Given problem: Reproduce the material that follows, please, but only from its first line to the line containing "trigger_lead_at = [4, -3.5];", inclusive.

Dataset extract:
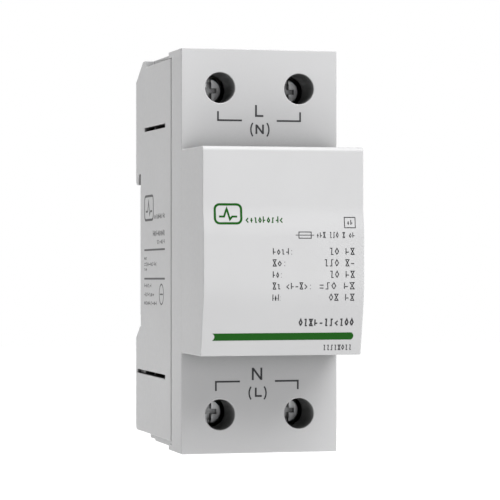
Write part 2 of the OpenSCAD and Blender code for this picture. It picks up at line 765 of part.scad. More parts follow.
// Front half of the frame, which clamps the spark gap and carries the trigger board
module board_carrier() color([0.16, 0.17, 0.18]) difference() {
    union() {
        box([-frame_half_w, -carrier_front_d, -carrier_half_h],
            [frame_half_w, carrier_web_t - carrier_front_d, carrier_half_h]);
        for (x = [0, 1]) mirror([x, 0, 0])
            box([frame_half_w - carrier_foot_t, -carrier_front_d, -cradle_half_h],
                [frame_half_w, -carrier_back_d, cradle_half_h]);
        for (x = [LEFT, RIGHT], z = [LINE, NEUTRAL])
            forward_rod([x * post_x, eps - carrier_front_d, z * post_z],
                post_r, board_d - carrier_front_d + eps);
    }
    translate([0, -gap_d, -carrier_half_h - 1])
        cylinder(r = saddle_r, h = 2 * carrier_half_h + 2);
    forward_rod([0, carrier_web_t + eps - carrier_front_d, 0], bush_r + 0.1,
        carrier_web_t + 2 * eps);
    for (x = [LEFT, RIGHT], z = [LINE, NEUTRAL])
        forward_rod([x * post_x, post_hole_len - board_d, z * post_z], post_hole_r,
            post_hole_len + eps);
}

// ---- trigger board ----

board_face_d = board_d + board_t;
screw_hole_r = 1.2;
lead_x = 6.5;
lead_z = 17.8;
lead_top_z = 19.8;
lead_start_d = 33;
trigger_lead_at = [4, -3.5];

module trigger_board() color([0.10, 0.36, 0.20]) difference() {
    translate([0, -board_d, 0]) rotate([90, 0, 0]) linear_extrude(board_t)
        polygon(round_rect(board_half_w, board_half_h, 1.5));
    for (x = [LEFT, RIGHT], z = [LINE, NEUTRAL])
        forward_rod([x * post_x, eps - board_d, z * post_z], screw_hole_r, board_t + 2 * eps);
}

small_screw_len = 5;
small_shank_r = 0.75;
small_head_r = 1.9;
small_head_h = 1.3;
small_cross_half = [0.3, 1.3];

// The four screws that hold the board on its posts
module board_screws() color(steel_grey) for (x = [LEFT, RIGHT], z = [LINE, NEUTRAL])
    translate([x * post_x, -board_face_d, z * post_z]) rotate([90, 0, 0]) difference() {
        rotate_extrude() polygon([
            [0, -small_screw_len], [small_shank_r / 2, -small_screw_len],
            [small_shank_r, small_shank_r - small_screw_len], [small_shank_r, 0],
            [small_head_r, 0], [small_head_r, small_head_h / 2],
            [small_head_r - small_head_h / 2, small_head_h], [0, small_head_h]]);
        for (turn = [0, 90]) rotate(turn)
            box([-small_cross_half[0], -small_cross_half[1], small_head_h / 2],
                [small_cross_half[0], small_cross_half[1], small_head_h + 1]);
    }

core_x = -5.5;
core_z = 8.4;
core_half_w = 5.5;
core_half_h = 5.6;
core_leg = 2;
core_h = 6.6;
coil_gap = 0.15;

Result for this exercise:
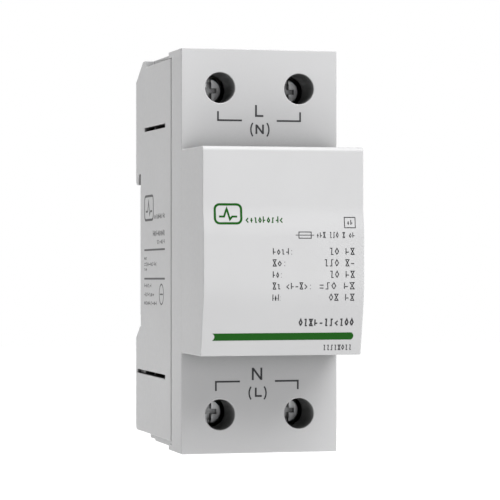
Write part 2 of the OpenSCAD and Blender code for this picture. It picks up at line 765 of part.scad. More parts follow.
// Front half of the frame, which clamps the spark gap and carries the trigger board
module board_carrier() color([0.16, 0.17, 0.18]) difference() {
    union() {
        box([-frame_half_w, -carrier_front_d, -carrier_half_h],
            [frame_half_w, carrier_web_t - carrier_front_d, carrier_half_h]);
        for (x = [0, 1]) mirror([x, 0, 0])
            box([frame_half_w - carrier_foot_t, -carrier_front_d, -cradle_half_h],
                [frame_half_w, -carrier_back_d, cradle_half_h]);
        for (x = [LEFT, RIGHT], z = [LINE, NEUTRAL])
            forward_rod([x * post_x, eps - carrier_front_d, z * post_z],
                post_r, board_d - carrier_front_d + eps);
    }
    translate([0, -gap_d, -carrier_half_h - 1])
        cylinder(r = saddle_r, h = 2 * carrier_half_h + 2);
    forward_rod([0, carrier_web_t + eps - carrier_front_d, 0], bush_r + 0.1,
        carrier_web_t + 2 * eps);
    for (x = [LEFT, RIGHT], z = [LINE, NEUTRAL])
        forward_rod([x * post_x, post_hole_len - board_d, z * post_z], post_hole_r,
            post_hole_len + eps);
}

// ---- trigger board ----

board_face_d = board_d + board_t;
screw_hole_r = 1.2;
lead_x = 6.5;
lead_z = 17.8;
lead_top_z = 19.8;
lead_start_d = 33;
trigger_lead_at = [4, -3.5];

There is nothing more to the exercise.